Third Amendment, dated as of May 27, 2016, to Memorandum of Agreement #1450 Fresh Step dated as of March 12, 2001

EX-10.3 4 exhibit103odcamproduct.htm EX-10.3 3RD AMENDMENT DATED MAY 27, 2016 TO MOA #1450 "FRESH STEP" Document

Exhibit 10.3

CERTAIN IDENTIFIED INFORMATION HAS BEEN EXCLUDED FROM THIS EXHIBIT BECAUSE IT IS NOT MATERIAL AND WOULD LIKELY CAUSE COMPETITIVE HARM TO THE REGISTRANT IF PUBLICLY DISCLOSED. [***] INDICATES THAT INFORMATION HAS BEEN REDACTED.

The Clorox International Company

THIRD AMENDMENT TO MEMORANDUM OF AGREEMENT NO. 1450
______________________________________________________________________

This THIRD AMENDMENT to MEMORANDUM OF AGREEMENT No. 1450 (the "Third Amendment") is made this 27th day of May 2016, by and between A & M Products Manufacturing Company, 1221 Broadway, Oakland, CA 94612 ("Buyer"), and Oil-Dri Corporation of America, 410 N. Michigan Ave., Chicago, IL 60611 ("Seller").

RECITALS
A.
Buyer and Seller are parties to Memorandum of Agreement #1450, dated March 12, 2001, as amended by the First Amendment, dated December 13, 2002, and the Second Amendment, dated October 15, 2007 (the "Original Agreement"); and
B.
Seller and Buyer wish to amend the Original Agreement as hereinafter set forth.

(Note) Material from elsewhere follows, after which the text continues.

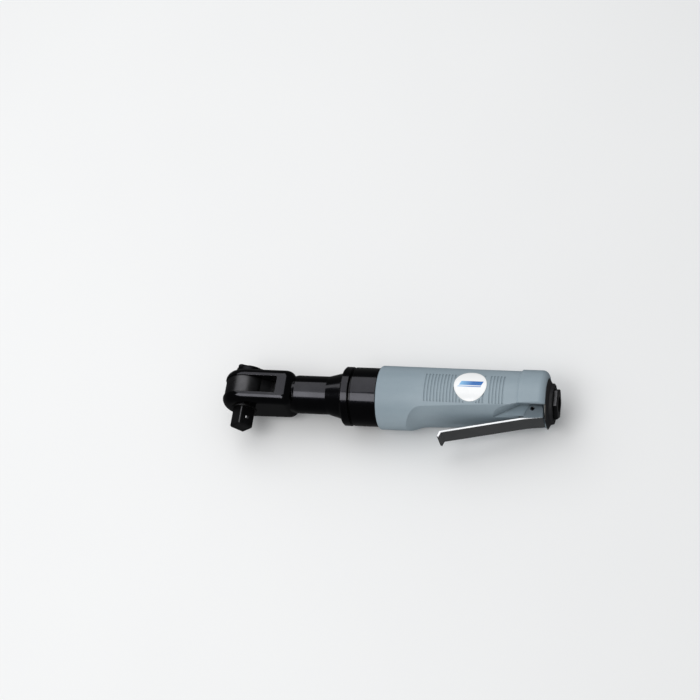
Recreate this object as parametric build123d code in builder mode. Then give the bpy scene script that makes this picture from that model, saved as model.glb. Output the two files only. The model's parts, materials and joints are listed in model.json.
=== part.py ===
from build123d import *
from math import acos, cos, pi, radians, sin, tan
import os

# Air ratchet, half inch drive, lying on its flank.
# The tool axis runs along +X from the head to the air inlet.  The drive axis crosses it
# at right angles and points to -Y.  The origin is on the drive axis, at the shoulder
# that a socket seats against.  Every station below is a distance along the tool axis
# from the drive axis, and every height is a distance from the tool axis.

# Head
EAR_R = 17.5                # round front of the fork
HEAD_HALF = 14.0            # half thickness along the drive axis
HEAD_SIDE = 17.0            # half width of the body behind the fork
HEAD_END = 40.2
HEAD_EDGE = 6.8             # rounding round both flat faces
SHOULDER_R = 8.0            # corners where the head narrows to the neck
SLOT_HALF = 6.9
SLOT_END = 27.2
TAIL_ROOM_END = 38.6        # cavity round the tail of the yoke
TAIL_ROOM_HALF = 13.0
SHOULDER_RISE = 0.8         # round shoulder proud of the head

# Neck, flare and coupling
NECK_R = 14.4
NECK_BORE_R = 9.0
BUSHING_START = 42.0
BUSHING_LENGTH = 16.0
FLARE_START = 65.2
FLARE_R = 17.6
NUT_START = 78.1
NUT_END = 84.2
NUT_R = 22.2
NUT_BORE_R = 19.85
BEARING_START = NUT_START - 8.3
BEARING_LENGTH = 7.0
BEARING_R = 12.0
FLANGE_START = NUT_START + 1.8
FLANGE_END = NUT_START + 6.0
FLANGE_R = 18.4
CARRIER_ROOM_R = 15.8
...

NOW THEREFORE, for good and valuable consideration, the receipt and sufficiency of which are hereby acknowledged and accepted, the parties hereby agree to amend the Original Agreement as follows:
1.
The Original Agreement is amended by the addition of SCHEDULE II PRODUCT SPECIFICATIONS, which is attached hereto as Exhibit A (the "New Product Specifications"). The New Product Specifications shall apply as of the date the Seller has successfully installed the equipment referenced in Section 3 below and is able to meet the New Product Specifications (the "Start Date"
2.
As of the Start Date, the Base Price of MOA 1450 will be increased $[***] per ton (which is estimated to be $[***] per case) to accommodate the New Product Specifications.
3.
The Seller agrees to purchase the equipment, at its own expense, as outlined in Exhibit B.
4.
The terms of the Original Agreement shall remain in full force and effect except as amended, modified and superseded hereby. Capitalized terms not otherwise defined herein shall have the same meanings as set forth in the Original Agreement.
5.
The parties represent and warrant to each other that any person or entity purporting to have the authority to enter into this Third Amendment on behalf of or for the benefit of a party has such authority.



6.
This Agreement may be executed in counterparts, each of which shall be deemed an original, but all of which together shall constitute one and the same instrument. Any signature page delivered by facsimile, pdf or DocuSign system shall be binding to the same extent as an original signature page.

[The remainder of this page is intentionally left blank. Signature page follows.]













IN WITNESS WHEREOF, the undersigned have caused this Third Amendment to be signed, all as of the date first written above.
BUYER:
A & M Products Manufacturing Company,
a Delaware corporation

By: Javier Ortega

Title: Director, Global Strategic Sourcing

Signature:/s/ Javier Ortega

Date:6/2/16___________________________
SELLER:
OIL-DRI CORPORATION OF AMERICA,
A Delaware corporation

By (print name): Jeffrey M. Libert

Title: Vice President, Planning and Analysis and Treasurer

Signature:/s/ Jeff Libert____

Date: 6/2/16_________________________































EXHIBIT A - SCHEDULE II

PRODUCT SPECIFICATIONS
Revised: 2/25/16

DIR 121110: Paw Points Program Requirements

The Paw Points promotional program applies to all Fresh Step skus supplied by the Seller, unless otherwise stated by Clorox.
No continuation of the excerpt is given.